At the time it was first mentioned, Harman had not seen the written report on the alleged Capitol Hill threat, which had been provided to congressional intelligence panels but not to her Homeland Security Subcommittee. (Harman had previously served as ranking Democrat on the House Intelligence Committee but was ousted by Pelosi in what was widely seen as a personality clash between the two when the Democrats took control of the House this January.) But after hearing her Republican colleagues talk about the prospect of a summertime threat, she contacted an official at the National Counterterrorism Center—a unit of the Office of the Director of National Intelligence—to find out the basis for the report.

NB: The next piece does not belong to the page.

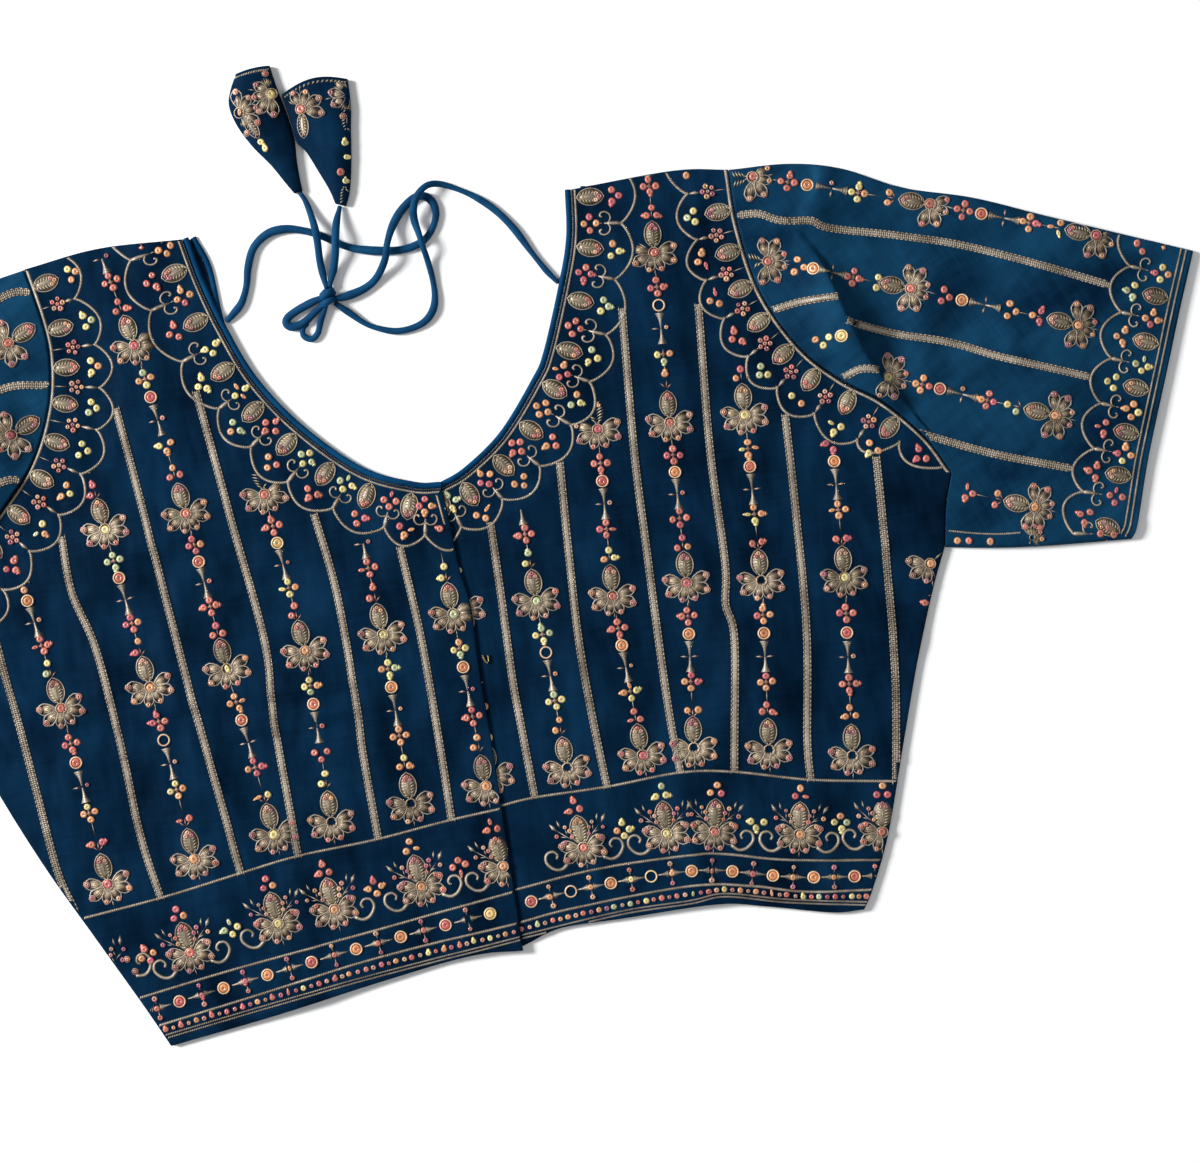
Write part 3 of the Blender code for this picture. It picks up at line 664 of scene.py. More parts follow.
def panel_grid(neck, inner_route, edges, side, fineness, columns, hem):
    """Plan points of half the body: rows from the shoulder to the hem, columns from the middle outwards."""
    seam = neck_seam(neck, side, fineness)
    rows = row_counts(fineness)
    centre = spaced((tuple(seam[-1]),) + tuple(inner_route[1:]), rows[1] + rows[2])
    inner = np.vstack([seam, centre[1:]])
    outer = outer_edge(edges, fineness)
    shares = edge_columns(columns)
    shoulder = at_shares((tuple(seam[0]),) + edges["shoulder"][2:], shares)
    return edge_rows(coons_at(shoulder, at_shares(hem, shares), inner, outer, shares))


def coons_at(top, bottom, first, last, u):
    """A Coons patch whose columns stand at uneven shares."""
    v = np.linspace(0, 1, len(first))[:, None, None]
    u = u[None, :, None]
    corners = ((1 - u) * (1 - v) * top[0] + u * (1 - v) * top[-1]
               + (1 - u) * v * bottom[0] + u * v * bottom[-1])
    return (1 - u) * first[:, None] + u * last[:, None] + (1 - v) * top[None] + v * bottom[None] - corners


def edge_rows(grid):
    """The same grid with one more row beside its first and its last, where the cloth turns over."""
    middle = grid.shape[1] // 2
    beside = []
    for edge, inner in ((grid[0], grid[1]), (grid[-1], grid[-2])):
        share = EDGE_TURN / np.linalg.norm(inner[middle] - edge[middle])
        beside.append((edge + share * (inner - edge))[None])
    return np.concatenate([grid[:1], beside[0], grid[1:-1], beside[1], grid[-1:]])


def grid_outline(grid):
    """The points once round a grid's edge."""
    return np.vstack([grid[0], grid[1:, -1], grid[-1, -2::-1], grid[-2:0:-1, 0]])


# ---------------------------------------------------------------- meshes


# Nothing lies lower than this over the surface, or nearer than this to the cloth under it
CLEARANCE = 0.02
CORD_SIDES = 12
CORD_FLATNESS = 0.74
CORD_SETTLING = 0.45
CORD_PINCH = 0.72
CORD_PINCH_LENGTH = 9.0
# The cord material's own coordinates are in centimetres along the cord
CORD_UV_SCALE = 100


def deselect_all():
    for obj in bpy.context.selected_objects:
        obj.select_set(False)


def edit_whole():
    """Goes into edit mode with all of the active object's mesh selected."""
    bpy.ops.object.mode_set(mode="EDIT")
    bpy.ops.mesh.select_all(action="SELECT")


def linked(name, data):
    """A new object in the scene."""
    obj = bpy.data.objects.new(name, data)
    bpy.context.scene.collection.objects.link(obj)
    return obj


def fitted(obj, slot=None, replaces=(), parent=None):
    """The object, which rides on the body or goes with its parent, in place of its nodes. Its slot is not used.
    """
    if parent is None:
        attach(obj, BODY)
    else:
        obj.parent = parent
    if replaces:
        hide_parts(*replaces)
    return obj


def face_outwards(mesh):
    """Drops faces that have come down to a line, and turns the rest outwards."""
    bm = bmesh.new()
    bm.from_mesh(mesh)
    bmesh.ops.dissolve_degenerate(bm, dist=1e-7, edges=bm.edges[:])
    bmesh.ops.recalc_face_normals(bm, faces=bm.faces[:])
    bm.to_mesh(mesh)
    bm.free()


def mesh_object(name, verts, faces, finish, dyes=None, **places):
    """A smooth-shaded piece from points in metres."""
    mesh = bpy.data.meshes.new(name)
    faces = np.asarray(faces, np.int32)
    starts = np.arange(0, faces.size, faces.shape[1], dtype=np.int32)
    mesh.vertices.add(len(verts))
    mesh.vertices.foreach_set("co", np.asarray(verts, np.float32).ravel())
    mesh.loops.add(faces.size)
    mesh.loops.foreach_set("vertex_index", faces.ravel())
    mesh.polygons.add(len(faces))
    mesh.polygons.foreach_set("loop_start", starts)
    mesh.polygons.foreach_set("use_smooth", np.ones(len(faces), bool))
    if dyes is not None:
        layer = mesh.color_attributes.new("dye", "FLOAT_COLOR", "POINT")
        opaque = np.column_stack([dyes, np.ones(len(dyes))]).astype(np.float32)
        layer.data.foreach_set("color", opaque.ravel())
    mesh.update(calc_edges=True)
    mesh.validate()
    face_outwards(mesh)
    mesh.materials.append(finish)
    return fitted(linked(name, mesh), **places)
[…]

At first, Harman said, NCTC staff "claimed to have no idea what the Republican members were referring to," according to an Aug. 14, 2007, letter she sent to the Vice Admiral John Scott Redd (Ret.), director of the counterterrorism center. But after two days, officials tracked back the information to the unreliable report about an attack on the Capitol and passed it along to Harman. That document "made clear that the source of the information was not credible," Harman wrote in her letter. Harman still wasn't satisfied: "Misrepresenting intelligence for the purpose of scoring political points does nothing to enhance the public's trust in either our institutions or our political process," she wrote in her letter to Redd. "Equally frustrating, however, was the NCTC's silence while one of your products was being misrepresented and misused for political gain. This is not how you or anyone else in the Intelligence Community should be doing business, and it severely undermines your credibility going forward."
A spokesman for the NCTC declined comment.